Out of 32 agencies graded—31 mayoral agencies and the comptroller’s office—the Business Integrity Commission, the Department of Buildings and the Department of Sanitation each received an F. The rest of the agencies received C’s and D’s. The only agency to receive an A was the Department of Housing Preservation and Development, which received an A for the second year in a row.

The Commission on Human Rights, the Department for the Aging, the Department of City Planning, the Department of Consumer Affairs, the Department of Small Business Services and Stringer’s own office each received a B.

Stringer has clashed frequently with the administration over what he perceives to be the city’s abysmal performance in increasing the number of contracts given to MWBEs. Just six days after Stringer’s scathing assessment of de Blasio’s record of helping MWBEs and on other issues affecting the city’s most vulnerable residents, de Blasio unveiled a new 30 percent MWBE participation goal to be met by 2021 and the appointment of Deputy Mayor of Strategic Initiatives Richard Buery—who implemented de Blasio’s universal prekindergarten initiative—as the city’s new MWBE director.

De Blasio named Rev. Jonnel Doris as the city’s full-time senior MWBE adviser in July.

The mayor previously said his new vision had nothing to do with Stringer’s blistering takedown of the program. And his spokesman, Eric Phillips, had dismissed Stringer’s critiques of de Blasio’s work to help the city’s most vulnerable residents as the kind made “when you have never run anything and don’t know what you’re talking about.”

“I think my management skills are pretty well regarded in this city,” Stringer retorted today.

When the Observer asked Stringer whether the appointment of Buery and Doris is sufficient, the comptroller said Buery has taken on “some very tough issues,” adding that he enjoys working with him. He also said Doris has been working with Chief Diversity Officer Carra Wallace—whom he appointed in 2014 to oversee city agencies—and Wendy Garcia, deputy chief diversity officer to Wallace, and “gets good marks from everyone I’ve talked to.”

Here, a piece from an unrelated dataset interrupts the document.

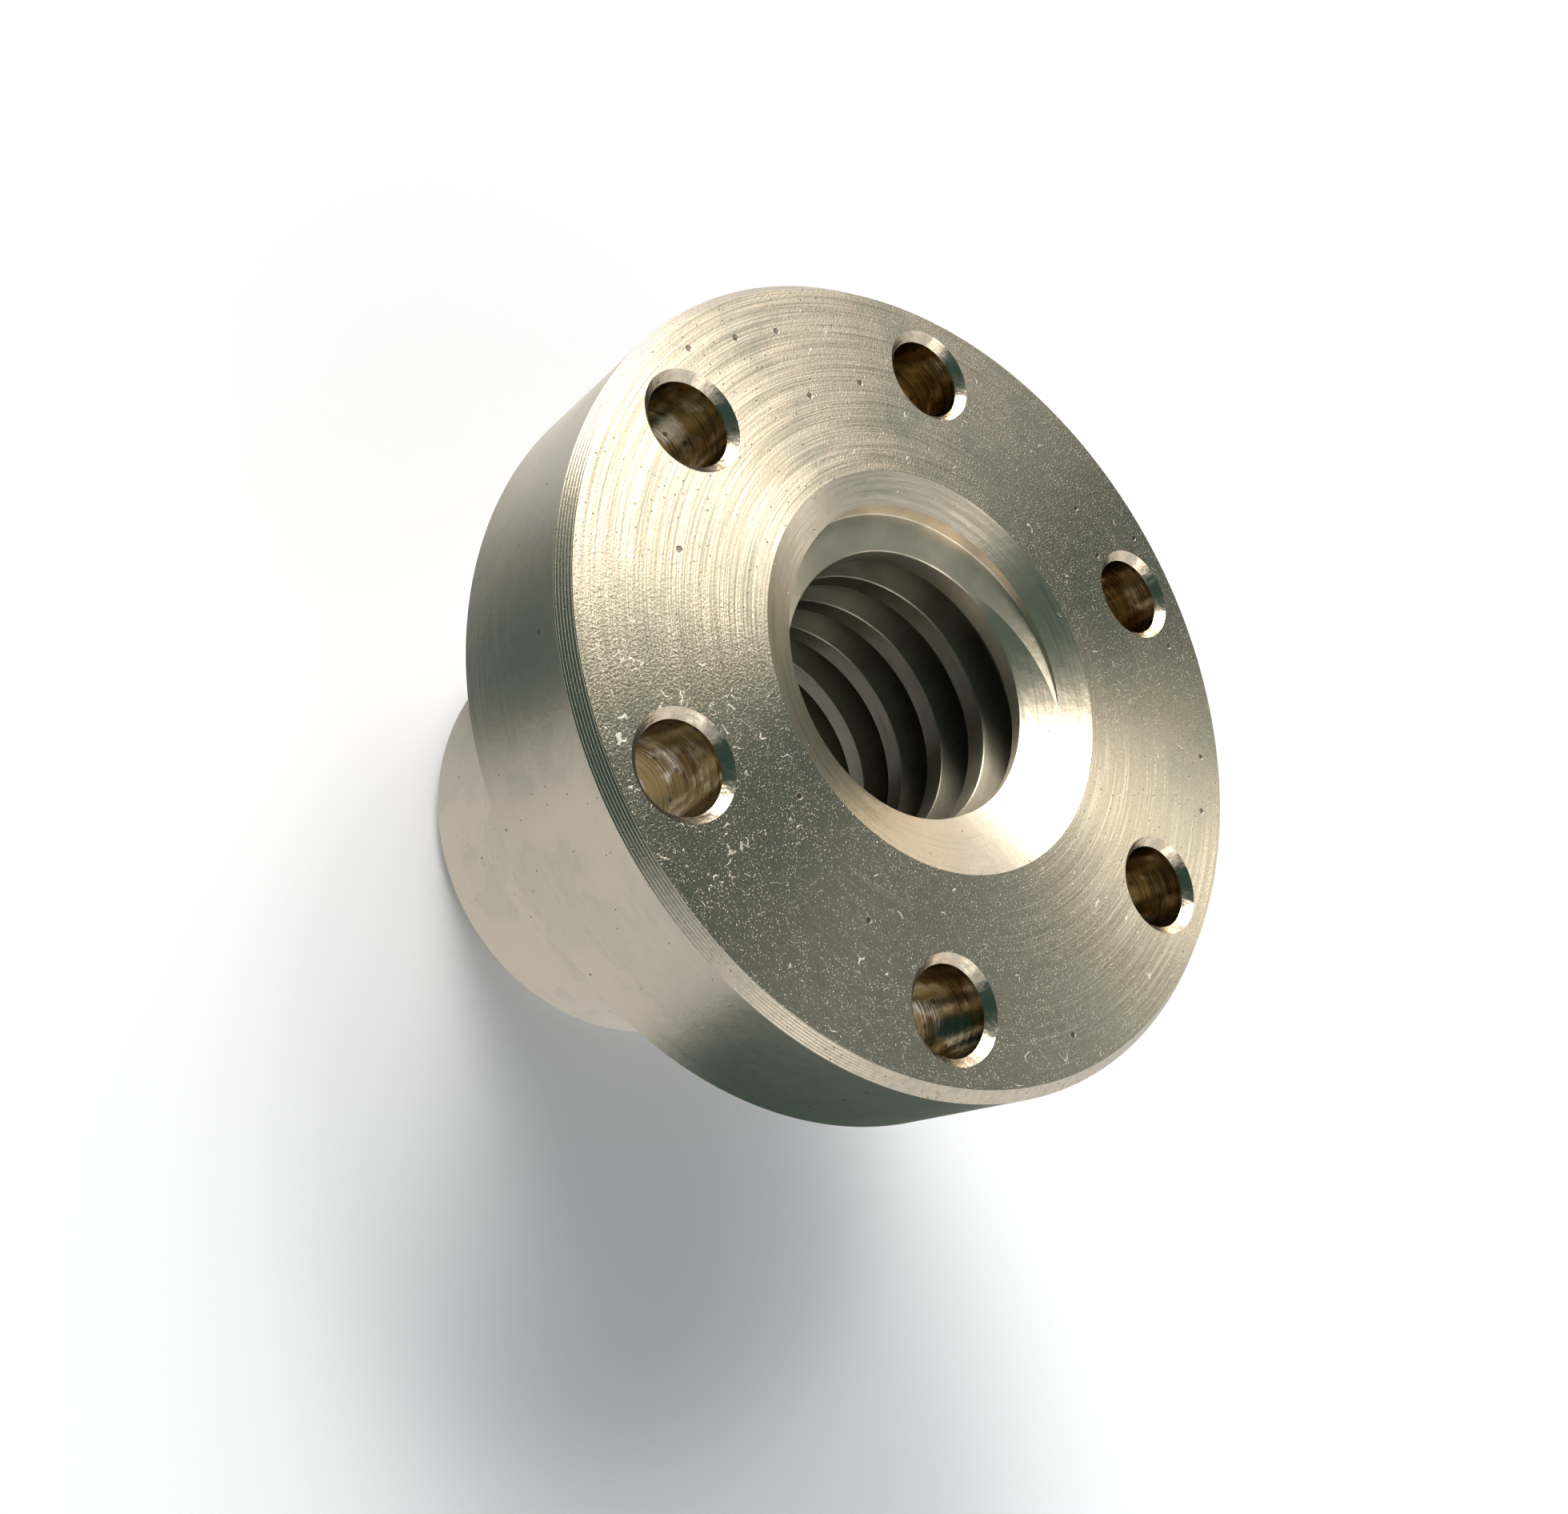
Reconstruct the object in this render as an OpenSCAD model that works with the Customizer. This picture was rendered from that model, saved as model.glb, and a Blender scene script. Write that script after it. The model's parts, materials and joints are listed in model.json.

But he stressed that the new statistics indicate the need for a full-time chief diversity officer, noting that once such a role is codified, it will not “be at the whim of changing administrations.”

“I think [Doris] is making a difference, I really do,” Stringer said. “I think Richard Buery is going to make a difference. But if we were close to 30 percent, we’d let it go. The future is about making sure we have a chief diversity officer who works full time at this.”

But he acknowledged that a change in state law is necessary to allow the city to have access to tools and resources to which the state has access.

“We certainly want to go to Albany,” Stringer said. “We wanna look at some legislative issues, we’re aware of that. The mayor has raised those issues. I think he’s absolutely right.”

In a statement, Buery said Stringer is “wrong on the facts.” He noted that last year, the de Blasio administration awarded $697 million in contracts to MWBEs—a 52 percent increase in dollars from the previous year.

He also said contracts went to MWBEs 14 percent of the time, up from eight percent the prior year and that the city is “well on our way” to giving out 30 percent of the value of its contracts to MWBEs.

“Comptroller Stringer’s report is not an accurate measurement of the important progress this administration has made in improving city contracting and sharing the results of our city’s economic progress with all of our businesses,” Buery said.